In this lecture, Brian Kennedy lectures at TED and shows the connection between our vision and cognition - thinking.
He says that "visual literacy is the ability to build meaning from images."
Kennedy gave us a widespread definition of visual literacy.
The connection between what one sees and what one understands passes through interpretation.
Visual literacy is not a skill; this ability uses skills as its toolbox.
Visual literacy is a form of critical thinking that promotes a person's intellectual ability.
Brian says we started talking about visual literacy as early as 1969, but we "lost" this critical field because it was perceived as belonging to the arts and visual culture,
But today, we are facing a new era - the digital age.
What does all this mean, and how does it relate to visual literacy?
Our students are digital learners. They learn differently. But what does it mean?
What does it mean to be visually literate at an early age - before our digital age?
It is he who understands sign language before he understands the written word in print.
In the distant past-
If you look at the cave paintings - you do not see human figures there.
They looked out at the scenery and the animals.
If you look at the stained glass in the chapels of the Middle Ages, you see whole stories - in the paintings. The people could not read - they looked at the pictures and read the stories.
And today - we have cartoons, animation.
Today students expect to learn with visual representations - this is how they are used to experiencing the world - this is how they also know - through films, animations, pictures, diagrams, diagrams.

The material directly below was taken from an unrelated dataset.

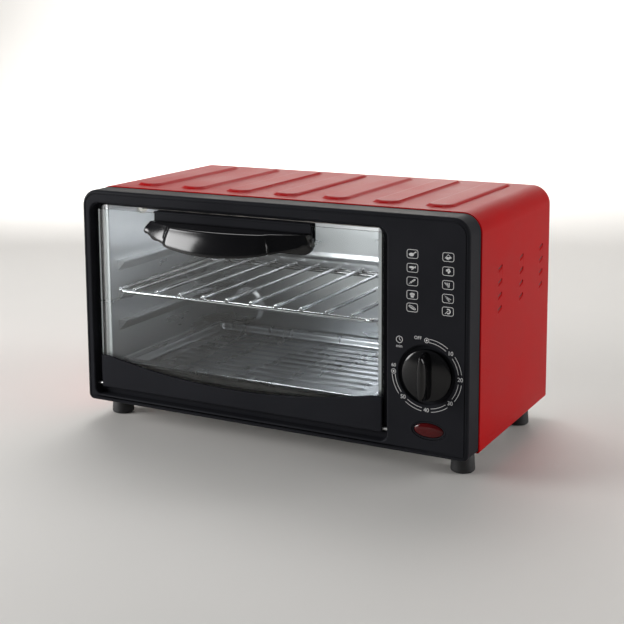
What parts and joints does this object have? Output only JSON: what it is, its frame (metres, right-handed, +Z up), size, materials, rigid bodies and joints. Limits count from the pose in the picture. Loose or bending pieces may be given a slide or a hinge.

What is needed today is a connection between the text and the image.
Today, the literate person should read in combination information that comes in two channels - image and text.
According to the dual-channel assumption, our brain has two channels for processing information. One for visual/pictorial information and auditory/verbal data.
Visual literacy is essential for people as it allows them to communicate a universal language.
90% of the information we get from the world is visual.
Much of the interpretation of this information is culture-dependent.
30% of the brain is devoted to the processing of visual information.
We can process visual information 60 times faster than verbal information.
Brian wants to promote the perception that one has to observe and see things instead of rushing and missing out.
And yes - listen, not just hear and move on.
It is about paying attention to the information we perceive in the senses to process this information.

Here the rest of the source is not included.